Request:
What is needed is an exact copy of the lines from the one containing "hide_parts(NODE)" to the one containing "return Vector((math.sin(a) *", both lines included, and no other lines.

Information supplied:
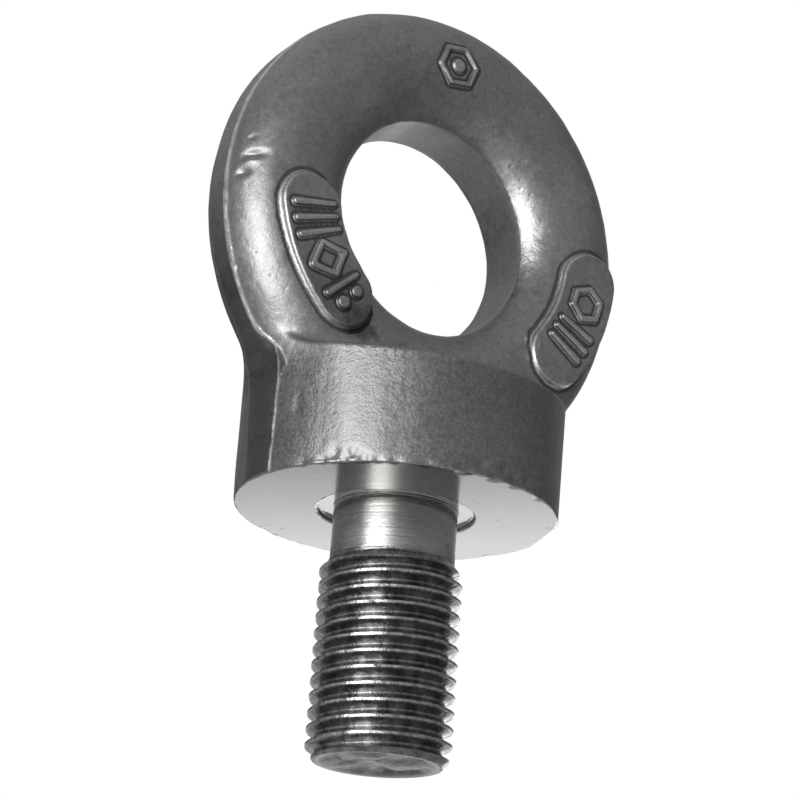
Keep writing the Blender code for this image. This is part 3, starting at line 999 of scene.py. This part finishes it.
def turned_finish():
    """Turned and threaded steel: lathe rings, worn crests and oil-dark roots."""
    mat, m, shader = new_material("turned_steel")
    mm = m.coords()
    x, y, z = m.split(mm)
    r = m.radius(x, y)
    on_thread = m.ease(z, over=(50.2, 51.6), to=(1.0, 0.0))
    end = m.ease(z, over=(0.35, 0.8), to=(1.0, 0.0))
    end *= m.ease(r, over=(15.0, 15.6), to=(1.0, 0.0))
    # squeezed along z into fine rings
    rings = m.noise(m.coords(scale=(90.0, 90.0, 3000.0)), size=1.0, detail=3.0, rough=0.6)
    patch = m.noise(mm, size=3.4, detail=3.0, rough=0.6)
    blotch = m.noise(mm, size=1.5, detail=2.0, rough=0.55)
    grain = m.noise(mm, size=0.7, detail=2.0, rough=0.6)
    # oil and dirt in the roots, rubbed off in places, and clean crests
    depth = m.ease(r, over=(15.9, 17.9))
    oil = m.ease(patch, over=(0.34, 0.66), to=(0.16, 0.40))
    crest = m.ease(blotch, over=(0.3, 0.65), to=(0.36, 0.62))
    flank = m.mix(m.ease(r, over=(17.3, 17.85)), m.spread(patch, to=(0.20, 0.30)), crest)
    thread_tone = m.mix(depth, oil, flank)
    neck_tone = m.spread(rings, to=(0.42, 0.52)) + m.spread(patch, to=(-0.03, 0.03))
    tone = m.mix(on_thread, neck_tone, thread_tone)
    # the end face: patchy middle, even brighter rim
    rim = m.ease(r, over=(13.6, 15.0))
    end_tone = m.mix(rim, m.ease(patch, over=(0.35, 0.65), to=(0.30, 0.48)), 0.62)
    tone = m.mix(end, tone, end_tone)
    m.plug(shader.inputs["Base Color"], m.steel_grey(tone))
    m.plug(shader.inputs["Metallic"], 1.0)
    rough = m.mix(on_thread, m.spread(rings, to=(0.22, 0.30)), m.spread(blotch, to=(0.20, 0.34)))
    m.plug(shader.inputs["Roughness"], m.mix(end, rough, 0.34))
    # the lathe's lay spreads each reflection across the rings
    plain = m.maximum(end, on_thread * 0.6)
    m.plug(shader.inputs["Anisotropic"], m.mix(plain, 0.6, 0.0))
    m.plug(shader.inputs["Tangent"],
           m.node("ShaderNodeTangent", direction_type="RADIAL", axis="Z"))
    ring_strength = m.remap(on_thread, over=(0.0, 1.0), to=(1.0, 0.4))
    bump = m.bump(rings, distance=0.00002, strength=ring_strength)
    bump = m.bump(grain, distance=0.00003, under=bump)
    bump = m.bump(patch, distance=0.00030, under=bump, strength=m.maximum(on_thread, end))
    m.plug(shader.inputs["Normal"], bump)
    return mat


# ---- the object ------------------------------------------------------------------------

body = forging()
body.data.materials.append(forged_finish())
screw = shank()
screw.data.materials.append(turned_finish())

for piece, slot in ((body, "forged_steel"), (screw, "machined_steel")):
    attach(piece, "root")
    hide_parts(NODE)


# ---- stage, light and camera, in metres and degrees ------------------------------------

FLOOR_Z = -0.36
FLOOR_R = 2.4
FLOOR_SIDES = 96
LIGHT_CENTRE = Vector((0.0, 0.0, 0.11))     # what the softboxes face

# softboxes: name, azimuth, elevation, distance, width, height, radiance
SOFTBOXES = (
    ("key", -65.5, -1.0, 1.10, 0.66, 0.90, 4.3),
    ("key_side", -42.0, -2.0, 1.10, 0.16, 0.80, 1.9),
    ("backdrop", 149.0, -17.0, 0.80, 0.66, 0.34, 0.47),
    ("panel", 130.0, -8.0, 0.80, 0.26, 0.22, 1.9),
)
# round glows of the room: azimuth, elevation, angle of full light, angle of none, level
GLOWS = (
    (25, 12, 15, 65, 0.20), (178, 45, 10, 60, 0.17), (-60, 75, 10, 70, 0.30),
    (105, 32, 10, 45, 0.08), (135, 22, 8, 30, 0.20), (-112, 5, 5, 32, 0.30),
    (-42, -26, 8, 45, 0.40), (-28, 4, 5, 30, 0.22),
)
ROOM_LEVEL = 0.10

CAMERA_AZIMUTH = -31.5716
CAMERA_ELEVATION = -20.0632
CAMERA_ROLL = 4.2504
CAMERA_DISTANCE = 0.601441
CAMERA_TARGET = Vector((-0.0012016, 0.0, (30.4824 + SEAT) * MM))
LENS_MM = 105.516


def toward(azimuth, elevation):
    """Unit vector at an azimuth from the front toward +X and an elevation."""
    a, e = math.radians(azimuth), math.radians(elevation)
    return Vector((math.sin(a) * math.cos(e), -math.cos(a) * math.cos(e), math.sin(e)))


def stage():
    """A round pale floor that looks evenly bright to the camera."""
    turns = [2 * math.pi * i / FLOOR_SIDES for i in range(FLOOR_SIDES)]
    verts = [(0, 0, FLOOR_Z)]
    verts += [(FLOOR_R * math.cos(a), FLOOR_R * math.sin(a), FLOOR_Z) for a in turns]
    faces = [(0, i + 1, (i + 1) % FLOOR_SIDES + 1) for i in range(FLOOR_SIDES)]
    mesh = bpy.data.meshes.new("floor")
    mesh.from_pydata(verts, [], faces)
    floor = bpy.data.objects.new("floor", mesh)
    bpy.context.scene.collection.objects.link(floor)
    mat, m, shader = new_material("pale_floor")
    shader.inputs["Base Color"].default_value = (0.72, 0.72, 0.72, 1)
    shader.inputs["Roughness"].default_value = 0.8
    glow = m.node("ShaderNodeEmission", {"Color": (0.86, 0.86, 0.86, 1)})
    surface = m.by_ray(lighting=Signal(m, shader.outputs[0]), seen=glow)
    m.plug(m.tree.nodes["Material Output"].inputs["Surface"], surface)
    mesh.materials.append(mat)


def studio():
    """A room white to the camera, softly and unevenly lit as the steel sees it."""
    world = bpy.data.worlds.new("studio")
    bpy.context.scene.world = world
    world.use_nodes = True
    m = Nodes(world.node_tree)
    m.tree.nodes.clear()
    direction = m.node("ShaderNodeTexCoord", output="Generated")
    total = None
    for azimuth, elevation, inner, outer, level in GLOWS:
        facing = m.node("ShaderNodeVectorMath", {0: direction, 1: tuple(toward(azimuth, elevation))},
                        output="Value", operation="DOT_PRODUCT")
        over = (math.cos(math.radians(outer)), math.cos(math.radians(inner)))
        glow = m.ease(facing, over=over, to=(0.0, level))
        total = glow if total is None else total + glow
    dim = m.node("ShaderNodeBackground", {"Strength": total + ROOM_LEVEL})
    white = m.node("ShaderNodeBackground", {"Color": (1, 1, 1, 1), "Strength": 1.0})
    surface = m.by_ray(lighting=dim, seen=white)
    m.plug(m.tree.nodes.new("ShaderNodeOutputWorld").inputs["Surface"], surface)


def softbox(name, azimuth, elevation, distance, width, height, radiance):
    light = bpy.data.lights.new(name, "AREA")
    light.shape = "RECTANGLE"
    light.size = width
    light.size_y = height
    light.energy = radiance * math.pi * width * height
    obj = bpy.data.objects.new(name, light)
    bpy.context.scene.collection.objects.link(obj)
    direction = toward(azimuth, elevation)
    obj.location = LIGHT_CENTRE + direction * distance
    obj.rotation_euler = direction.to_track_quat("Z", "Y").to_euler()
    obj.visible_camera = False


def camera():
    back = toward(CAMERA_AZIMUTH, CAMERA_ELEVATION)
    roll = math.radians(CAMERA_ROLL)
    level = (-back).cross(Vector((0, 0, 1))).normalized()
    upright = level.cross(-back)
    right = level * math.cos(roll) + upright * math.sin(roll)
    up = -level * math.sin(roll) + upright * math.cos(roll)
    data = bpy.data.cameras.new("camera")
    data.lens = LENS_MM
    data.sensor_width = 36.0
    data.sensor_fit = "HORIZONTAL"
    data.clip_start = 0.01
    data.clip_end = 50.0
    cam = bpy.data.objects.new("camera", data)
    bpy.context.scene.collection.objects.link(cam)
    place = CAMERA_TARGET + back * CAMERA_DISTANCE
    rows = [(right[i], up[i], back[i], place[i]) for i in range(3)]
    cam.matrix_world = Matrix((*rows, (0, 0, 0, 1)))
    bpy.context.scene.camera = cam


stage()
studio()
for box in SOFTBOXES:
    softbox(*box)
camera()
bpy.context.scene.view_settings.view_transform = "Standard"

Answer to this task:
    hide_parts(NODE)


# ---- stage, light and camera, in metres and degrees ------------------------------------

FLOOR_Z = -0.36
FLOOR_R = 2.4
FLOOR_SIDES = 96
LIGHT_CENTRE = Vector((0.0, 0.0, 0.11))     # what the softboxes face

# softboxes: name, azimuth, elevation, distance, width, height, radiance
SOFTBOXES = (
    ("key", -65.5, -1.0, 1.10, 0.66, 0.90, 4.3),
    ("key_side", -42.0, -2.0, 1.10, 0.16, 0.80, 1.9),
    ("backdrop", 149.0, -17.0, 0.80, 0.66, 0.34, 0.47),
    ("panel", 130.0, -8.0, 0.80, 0.26, 0.22, 1.9),
)
# round glows of the room: azimuth, elevation, angle of full light, angle of none, level
GLOWS = (
    (25, 12, 15, 65, 0.20), (178, 45, 10, 60, 0.17), (-60, 75, 10, 70, 0.30),
    (105, 32, 10, 45, 0.08), (135, 22, 8, 30, 0.20), (-112, 5, 5, 32, 0.30),
    (-42, -26, 8, 45, 0.40), (-28, 4, 5, 30, 0.22),
)
ROOM_LEVEL = 0.10

CAMERA_AZIMUTH = -31.5716
CAMERA_ELEVATION = -20.0632
CAMERA_ROLL = 4.2504
CAMERA_DISTANCE = 0.601441
CAMERA_TARGET = Vector((-0.0012016, 0.0, (30.4824 + SEAT) * MM))
LENS_MM = 105.516


def toward(azimuth, elevation):
    """Unit vector at an azimuth from the front toward +X and an elevation."""
    a, e = math.radians(azimuth), math.radians(elevation)
    return Vector((math.sin(a) * math.cos(e), -math.cos(a) * math.cos(e), math.sin(e)))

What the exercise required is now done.